Afri Cola, which I had never heard of before seeing the list, has 89 mg. (This drink must be for the FUBU crowd.)
But what's striking about most of the names the caffeine-pushers have chosen for their drinks is the way they've tried so hard to give them a macho, pedal-to-the-metal, sex-drugs-and-rock-and-roll image:
Adrenalyn Shot and Adrenalyn Stack each have 200 mg. (Why do some people consider misspellings cool?)
Ammo has 171. (Drink this and you'll be packin' some serious heat.)
Atomic Dogg has 200. (Evidently the image they wanted was Snoop with a nuclear weapon.)
Bawls has 67, But Bawls Exxtra has 150. (Get it -- balls? And if your "bawls" are double x-rated, that makes you exxtra sexy.)

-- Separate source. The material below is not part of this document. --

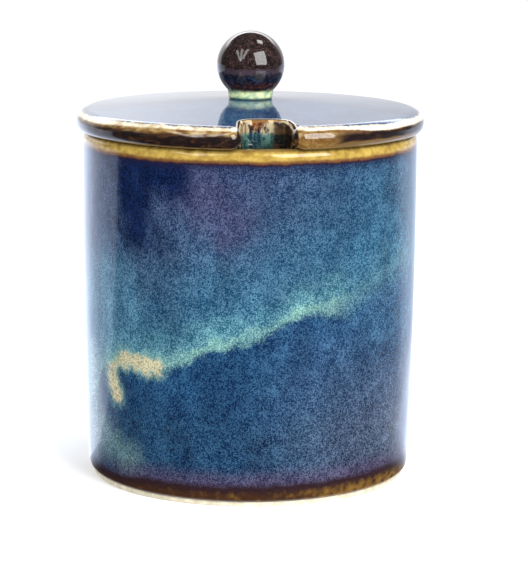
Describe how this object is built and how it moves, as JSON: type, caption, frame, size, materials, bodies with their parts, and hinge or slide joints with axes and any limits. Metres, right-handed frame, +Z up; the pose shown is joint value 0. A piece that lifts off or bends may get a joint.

Blow Energy Drink Mix has 240. ("Blow" is another term for cocaine, and of course that kind of job has positive connotations for most men, at least if they're on the receiving end.)
Boo-Koo Energy has a mind-blowing 360 mg. (Is this the Ragin' Cajun pronunciation of "beaucoup"?)
Brawndo has 200. (This is probably supposed to evoke Marlon in his younger days; had they wanted to evoke the actor as an older man, they could have called it "Brandoughboy.")
Bump has 197, CHARGE! Super Shot has 200, and Bull Tonik has 160. (The "bull" motif must be calculated to appeal to those men who -- like me --have spent most of their lives feeling more like a steer.)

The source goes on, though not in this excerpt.